The Family Educational Rights and Privacy Act (FERPA) is a Federal law designed to protect the privacy of a student’s education records. The law applies to all schools which receive funds under an applicable program of the U.S. Department of Education. FERPA gives parents certain rights with respect to their children’s education records. These rights transfer to the student, or former student, who has reached the age of 18 or is attending any school beyond the high school level. Students and former students to whom the rights have transferred are called eligible students.

Eligible students have the right to inspect and review all of the student’s education records maintained by the school. Schools are not required to provide copies of materials in education records unless, for reasons such as great distance, it is impossible for eligible students to inspect the records. Schools may charge a fee for copies.

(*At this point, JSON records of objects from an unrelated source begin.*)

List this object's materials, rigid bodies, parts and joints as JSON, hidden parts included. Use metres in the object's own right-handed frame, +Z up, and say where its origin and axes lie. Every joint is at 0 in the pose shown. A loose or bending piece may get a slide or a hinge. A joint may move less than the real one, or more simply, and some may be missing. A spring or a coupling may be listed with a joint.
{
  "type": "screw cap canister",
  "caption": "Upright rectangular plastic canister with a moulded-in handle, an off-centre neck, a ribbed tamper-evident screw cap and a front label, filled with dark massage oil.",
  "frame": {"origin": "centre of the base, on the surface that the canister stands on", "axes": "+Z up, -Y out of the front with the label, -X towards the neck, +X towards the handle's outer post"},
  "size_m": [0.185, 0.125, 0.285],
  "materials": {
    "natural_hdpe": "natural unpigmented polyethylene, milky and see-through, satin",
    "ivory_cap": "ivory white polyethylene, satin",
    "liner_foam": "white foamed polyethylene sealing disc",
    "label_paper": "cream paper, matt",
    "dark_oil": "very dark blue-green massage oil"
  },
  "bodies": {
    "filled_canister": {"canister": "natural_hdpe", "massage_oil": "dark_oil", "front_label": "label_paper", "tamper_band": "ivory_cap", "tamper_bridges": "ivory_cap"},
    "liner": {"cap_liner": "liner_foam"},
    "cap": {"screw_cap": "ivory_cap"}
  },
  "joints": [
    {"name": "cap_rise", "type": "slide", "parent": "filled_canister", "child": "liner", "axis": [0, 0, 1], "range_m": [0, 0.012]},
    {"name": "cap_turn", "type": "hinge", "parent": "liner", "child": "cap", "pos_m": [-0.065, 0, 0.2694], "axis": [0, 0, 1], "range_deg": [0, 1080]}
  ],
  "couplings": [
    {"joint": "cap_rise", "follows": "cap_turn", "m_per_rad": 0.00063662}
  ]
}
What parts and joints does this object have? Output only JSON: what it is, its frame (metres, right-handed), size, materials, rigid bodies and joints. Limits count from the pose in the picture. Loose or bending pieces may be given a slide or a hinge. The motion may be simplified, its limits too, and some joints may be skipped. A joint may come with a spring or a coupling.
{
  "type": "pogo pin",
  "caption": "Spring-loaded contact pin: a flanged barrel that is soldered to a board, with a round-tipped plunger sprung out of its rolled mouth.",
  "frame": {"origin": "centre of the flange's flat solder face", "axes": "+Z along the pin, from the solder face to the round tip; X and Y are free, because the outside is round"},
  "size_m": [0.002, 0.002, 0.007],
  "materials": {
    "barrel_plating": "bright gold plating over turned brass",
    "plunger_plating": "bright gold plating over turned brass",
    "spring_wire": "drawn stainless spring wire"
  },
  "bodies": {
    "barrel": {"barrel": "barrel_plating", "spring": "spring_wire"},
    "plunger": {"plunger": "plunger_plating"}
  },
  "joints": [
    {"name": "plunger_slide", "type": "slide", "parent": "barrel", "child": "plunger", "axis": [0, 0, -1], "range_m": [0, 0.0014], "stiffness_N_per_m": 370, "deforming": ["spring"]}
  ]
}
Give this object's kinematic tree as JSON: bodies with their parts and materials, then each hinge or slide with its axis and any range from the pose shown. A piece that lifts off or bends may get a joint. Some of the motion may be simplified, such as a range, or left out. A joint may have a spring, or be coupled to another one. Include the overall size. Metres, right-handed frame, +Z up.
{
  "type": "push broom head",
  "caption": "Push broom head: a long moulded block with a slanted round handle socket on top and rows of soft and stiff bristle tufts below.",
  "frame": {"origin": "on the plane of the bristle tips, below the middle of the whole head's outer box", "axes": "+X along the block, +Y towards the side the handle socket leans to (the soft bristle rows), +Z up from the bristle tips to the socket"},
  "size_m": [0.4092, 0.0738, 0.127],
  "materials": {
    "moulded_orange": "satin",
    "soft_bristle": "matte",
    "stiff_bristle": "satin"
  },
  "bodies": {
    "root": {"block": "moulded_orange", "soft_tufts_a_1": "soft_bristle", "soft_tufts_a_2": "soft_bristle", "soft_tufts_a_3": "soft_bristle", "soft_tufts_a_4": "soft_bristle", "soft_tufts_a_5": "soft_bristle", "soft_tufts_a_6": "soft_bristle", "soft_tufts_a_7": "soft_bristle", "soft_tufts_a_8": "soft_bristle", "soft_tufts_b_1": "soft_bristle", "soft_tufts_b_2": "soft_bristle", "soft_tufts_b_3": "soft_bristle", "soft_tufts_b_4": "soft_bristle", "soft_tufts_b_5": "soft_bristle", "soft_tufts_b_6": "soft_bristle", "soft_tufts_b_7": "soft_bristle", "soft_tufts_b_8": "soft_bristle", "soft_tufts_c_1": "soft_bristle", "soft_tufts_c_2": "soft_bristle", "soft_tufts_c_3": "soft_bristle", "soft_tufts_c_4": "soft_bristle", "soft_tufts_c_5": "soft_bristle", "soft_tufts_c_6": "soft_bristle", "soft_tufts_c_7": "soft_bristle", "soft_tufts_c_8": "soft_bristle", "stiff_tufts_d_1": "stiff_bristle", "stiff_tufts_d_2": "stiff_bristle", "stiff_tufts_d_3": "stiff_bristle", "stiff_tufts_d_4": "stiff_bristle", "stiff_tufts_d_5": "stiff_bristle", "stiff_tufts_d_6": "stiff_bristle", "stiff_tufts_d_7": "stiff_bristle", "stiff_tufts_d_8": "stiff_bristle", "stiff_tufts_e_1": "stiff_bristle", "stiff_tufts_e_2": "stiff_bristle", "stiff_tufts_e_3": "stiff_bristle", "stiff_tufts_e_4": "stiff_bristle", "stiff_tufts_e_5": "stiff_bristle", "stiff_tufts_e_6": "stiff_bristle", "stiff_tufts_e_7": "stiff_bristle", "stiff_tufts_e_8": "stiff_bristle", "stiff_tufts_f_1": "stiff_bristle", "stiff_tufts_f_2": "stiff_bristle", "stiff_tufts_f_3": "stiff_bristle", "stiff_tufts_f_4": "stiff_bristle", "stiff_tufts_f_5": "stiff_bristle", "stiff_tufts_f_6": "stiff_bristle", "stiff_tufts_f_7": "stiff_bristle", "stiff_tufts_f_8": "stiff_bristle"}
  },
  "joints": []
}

Eligible students have the right to request that a school correct records believed to be inaccurate or misleading. If the school decides not to amend the record, the eligible student then has the right to a formal hearing. After the hearing, if the school still decides not to amend the record, the eligible student has the right to place a statement with the record commenting on the contested information in the record.

Generally, schools must have written permission from the eligible student before releasing any information from a student’s record. However, the law allows schools to disclose records, without consent, to the following parties:

  • School officials whom the University has determined to have a legitimate educational interest that information. School officials include faculty and staff, and can include students and members of the public who serve on University committees.
  • Other schools to which a student is transferring
  • Certain government officials in order to carry out lawful functions
  • Appropriate parties in connection with financial aid to a student
  • Organizations conducting certain studies for the school
  • Accrediting organizations
  • Individuals who have obtained court orders or subpoenas
  • Persons who need to know in cases of health and safety emergencies; and State and local authorities, within a juvenile justice systems, pursuant to specific state law

Schools may also disclose, without consent, “directory” type information such as a student’s name, address, telephone number, university email address, date of birth, honors and awards, current major, degrees earned, enrollment status, dates of attendance, grade level, most recent educational institution attended, sports participation and athlete’s height/weight. However, students may request that directory information be suppressed by contacting the Registrar’s Office. If a student chooses to have directory information suppressed, the University will release information to those not authorized under the Act only in emergency situations. Students can make a request that their directory information not be released. Students must submit a Request to Suppress Directory Information Form, to the UMA Registrar’s Office. The request will be honored until such time as the student requests otherwise in writing. In the event that such written notification is not filed, the University assumes that the student does not object to the release of the directory information.

Students who would like to allow others, such as a parent, spouse or guardian, to have access to their confidential information should fax or mail the Release of Information Form to the Enrollment Services Center in Augusta. Their fax number is 207-621-3116, and the mailing address is UMA, Enrollment Services Center, 46 University Drive, Augusta, Maine 04330.